[Task directions]
Copy out all lines of the records in which the word "code" appears.
** Begin Supplied data **
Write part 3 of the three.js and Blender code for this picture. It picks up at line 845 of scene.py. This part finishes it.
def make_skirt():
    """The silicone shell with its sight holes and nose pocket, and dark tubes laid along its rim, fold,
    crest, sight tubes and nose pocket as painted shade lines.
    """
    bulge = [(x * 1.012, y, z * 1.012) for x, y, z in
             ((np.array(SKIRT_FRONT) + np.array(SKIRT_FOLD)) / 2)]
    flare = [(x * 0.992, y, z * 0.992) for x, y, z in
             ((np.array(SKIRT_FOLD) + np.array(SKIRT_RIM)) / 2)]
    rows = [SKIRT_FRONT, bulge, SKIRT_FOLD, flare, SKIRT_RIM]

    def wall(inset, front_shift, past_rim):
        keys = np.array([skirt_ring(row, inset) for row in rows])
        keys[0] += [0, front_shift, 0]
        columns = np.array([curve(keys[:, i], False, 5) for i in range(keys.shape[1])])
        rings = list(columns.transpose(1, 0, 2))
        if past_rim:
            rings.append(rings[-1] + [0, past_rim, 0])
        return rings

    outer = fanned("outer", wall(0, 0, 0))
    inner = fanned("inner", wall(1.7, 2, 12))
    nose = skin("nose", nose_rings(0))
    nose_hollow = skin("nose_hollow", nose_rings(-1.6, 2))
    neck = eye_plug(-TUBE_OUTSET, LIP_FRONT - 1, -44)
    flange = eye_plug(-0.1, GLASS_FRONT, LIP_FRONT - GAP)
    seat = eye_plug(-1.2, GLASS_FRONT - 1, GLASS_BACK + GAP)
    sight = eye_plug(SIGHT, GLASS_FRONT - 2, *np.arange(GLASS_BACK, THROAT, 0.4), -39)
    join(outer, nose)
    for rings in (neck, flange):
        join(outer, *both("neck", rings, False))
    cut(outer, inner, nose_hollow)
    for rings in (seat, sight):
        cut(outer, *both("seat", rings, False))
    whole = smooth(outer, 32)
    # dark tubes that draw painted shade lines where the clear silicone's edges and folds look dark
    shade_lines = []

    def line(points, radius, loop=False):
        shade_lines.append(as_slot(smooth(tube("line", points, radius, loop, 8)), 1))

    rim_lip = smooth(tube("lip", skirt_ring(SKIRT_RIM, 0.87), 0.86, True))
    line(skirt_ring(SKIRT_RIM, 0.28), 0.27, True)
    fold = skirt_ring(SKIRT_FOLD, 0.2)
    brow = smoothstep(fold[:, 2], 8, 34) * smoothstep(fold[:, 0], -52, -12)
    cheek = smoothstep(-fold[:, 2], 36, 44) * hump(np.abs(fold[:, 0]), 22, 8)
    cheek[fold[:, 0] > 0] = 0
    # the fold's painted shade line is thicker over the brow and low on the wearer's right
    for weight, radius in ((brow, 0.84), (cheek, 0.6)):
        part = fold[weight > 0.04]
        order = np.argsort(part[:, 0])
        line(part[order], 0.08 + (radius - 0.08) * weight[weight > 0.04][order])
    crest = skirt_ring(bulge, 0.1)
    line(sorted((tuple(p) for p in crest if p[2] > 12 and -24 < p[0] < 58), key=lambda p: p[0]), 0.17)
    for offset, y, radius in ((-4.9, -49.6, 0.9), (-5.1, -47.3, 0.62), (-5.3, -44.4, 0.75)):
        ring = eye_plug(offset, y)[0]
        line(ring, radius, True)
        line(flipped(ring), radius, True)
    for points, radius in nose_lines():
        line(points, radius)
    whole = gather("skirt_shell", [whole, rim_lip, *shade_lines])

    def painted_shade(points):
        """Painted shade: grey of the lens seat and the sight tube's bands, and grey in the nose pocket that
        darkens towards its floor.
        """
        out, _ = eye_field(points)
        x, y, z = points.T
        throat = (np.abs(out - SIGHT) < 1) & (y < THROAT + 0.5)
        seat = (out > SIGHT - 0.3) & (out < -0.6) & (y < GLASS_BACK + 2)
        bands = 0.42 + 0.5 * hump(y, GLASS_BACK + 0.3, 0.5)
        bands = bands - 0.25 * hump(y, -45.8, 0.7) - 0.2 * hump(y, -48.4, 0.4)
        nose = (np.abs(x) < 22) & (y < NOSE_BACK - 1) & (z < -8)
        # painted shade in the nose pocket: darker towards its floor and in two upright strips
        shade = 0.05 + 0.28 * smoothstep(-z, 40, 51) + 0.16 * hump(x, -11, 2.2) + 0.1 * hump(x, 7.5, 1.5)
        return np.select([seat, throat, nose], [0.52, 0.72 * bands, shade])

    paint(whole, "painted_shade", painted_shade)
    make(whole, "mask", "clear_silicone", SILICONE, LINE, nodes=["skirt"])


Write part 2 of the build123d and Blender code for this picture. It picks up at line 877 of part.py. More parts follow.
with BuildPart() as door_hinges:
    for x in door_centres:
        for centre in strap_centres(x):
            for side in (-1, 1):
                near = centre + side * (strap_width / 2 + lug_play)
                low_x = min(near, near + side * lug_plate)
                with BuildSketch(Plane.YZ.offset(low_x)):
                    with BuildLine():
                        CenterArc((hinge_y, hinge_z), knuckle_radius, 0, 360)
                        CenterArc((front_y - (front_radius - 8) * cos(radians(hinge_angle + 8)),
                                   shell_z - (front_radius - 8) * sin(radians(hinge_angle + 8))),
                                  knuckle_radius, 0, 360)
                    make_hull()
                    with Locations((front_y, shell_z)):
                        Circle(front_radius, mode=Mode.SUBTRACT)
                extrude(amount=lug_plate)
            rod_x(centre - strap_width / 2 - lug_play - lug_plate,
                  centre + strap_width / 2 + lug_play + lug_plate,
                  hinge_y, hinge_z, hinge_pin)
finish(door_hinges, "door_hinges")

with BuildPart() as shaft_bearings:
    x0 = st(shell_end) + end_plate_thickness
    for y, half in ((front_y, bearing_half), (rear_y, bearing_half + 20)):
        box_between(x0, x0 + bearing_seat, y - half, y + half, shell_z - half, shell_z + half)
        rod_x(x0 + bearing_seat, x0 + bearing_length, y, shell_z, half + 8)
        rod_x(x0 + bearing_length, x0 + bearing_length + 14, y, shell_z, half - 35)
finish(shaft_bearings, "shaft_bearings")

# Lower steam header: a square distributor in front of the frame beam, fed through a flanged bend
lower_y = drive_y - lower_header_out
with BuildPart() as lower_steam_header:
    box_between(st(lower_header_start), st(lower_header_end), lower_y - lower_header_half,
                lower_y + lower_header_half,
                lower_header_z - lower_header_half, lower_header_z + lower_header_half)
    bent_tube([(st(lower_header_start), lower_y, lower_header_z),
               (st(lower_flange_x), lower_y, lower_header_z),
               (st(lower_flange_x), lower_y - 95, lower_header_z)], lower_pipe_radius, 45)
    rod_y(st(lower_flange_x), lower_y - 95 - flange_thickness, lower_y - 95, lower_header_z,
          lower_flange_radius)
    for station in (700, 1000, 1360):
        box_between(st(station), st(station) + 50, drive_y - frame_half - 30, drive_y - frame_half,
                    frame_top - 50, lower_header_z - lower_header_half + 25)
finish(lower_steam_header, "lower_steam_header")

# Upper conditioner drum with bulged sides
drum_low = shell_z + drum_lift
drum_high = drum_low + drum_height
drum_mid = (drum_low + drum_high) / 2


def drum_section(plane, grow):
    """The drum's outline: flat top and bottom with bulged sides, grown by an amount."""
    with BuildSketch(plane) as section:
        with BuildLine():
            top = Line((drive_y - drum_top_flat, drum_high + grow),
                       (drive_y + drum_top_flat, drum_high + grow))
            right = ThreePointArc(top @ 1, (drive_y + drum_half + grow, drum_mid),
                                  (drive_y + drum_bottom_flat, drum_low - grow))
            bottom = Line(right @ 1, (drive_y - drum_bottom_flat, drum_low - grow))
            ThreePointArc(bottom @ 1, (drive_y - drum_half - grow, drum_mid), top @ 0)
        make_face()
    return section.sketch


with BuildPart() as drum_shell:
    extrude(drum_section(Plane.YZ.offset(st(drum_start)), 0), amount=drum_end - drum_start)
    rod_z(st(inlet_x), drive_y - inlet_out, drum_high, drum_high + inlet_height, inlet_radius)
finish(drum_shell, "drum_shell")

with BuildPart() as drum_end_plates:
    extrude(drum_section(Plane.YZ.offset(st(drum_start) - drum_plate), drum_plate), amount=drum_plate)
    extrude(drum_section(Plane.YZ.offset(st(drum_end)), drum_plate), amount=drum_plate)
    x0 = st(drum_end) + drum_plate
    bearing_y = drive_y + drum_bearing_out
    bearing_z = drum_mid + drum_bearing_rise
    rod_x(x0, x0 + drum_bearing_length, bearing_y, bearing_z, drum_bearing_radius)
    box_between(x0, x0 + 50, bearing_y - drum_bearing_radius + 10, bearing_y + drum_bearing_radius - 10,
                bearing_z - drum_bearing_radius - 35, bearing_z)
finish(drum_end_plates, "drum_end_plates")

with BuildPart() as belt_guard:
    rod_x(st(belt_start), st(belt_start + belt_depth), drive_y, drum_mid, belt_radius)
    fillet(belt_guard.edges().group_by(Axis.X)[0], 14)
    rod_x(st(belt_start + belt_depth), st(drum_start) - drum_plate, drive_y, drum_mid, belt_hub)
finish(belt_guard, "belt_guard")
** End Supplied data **
[Task result]
Write part 3 of the three.js and Blender code for this picture. It picks up at line 845 of scene.py. This part finishes it.
Write part 2 of the build123d and Blender code for this picture. It picks up at line 877 of part.py. More parts follow.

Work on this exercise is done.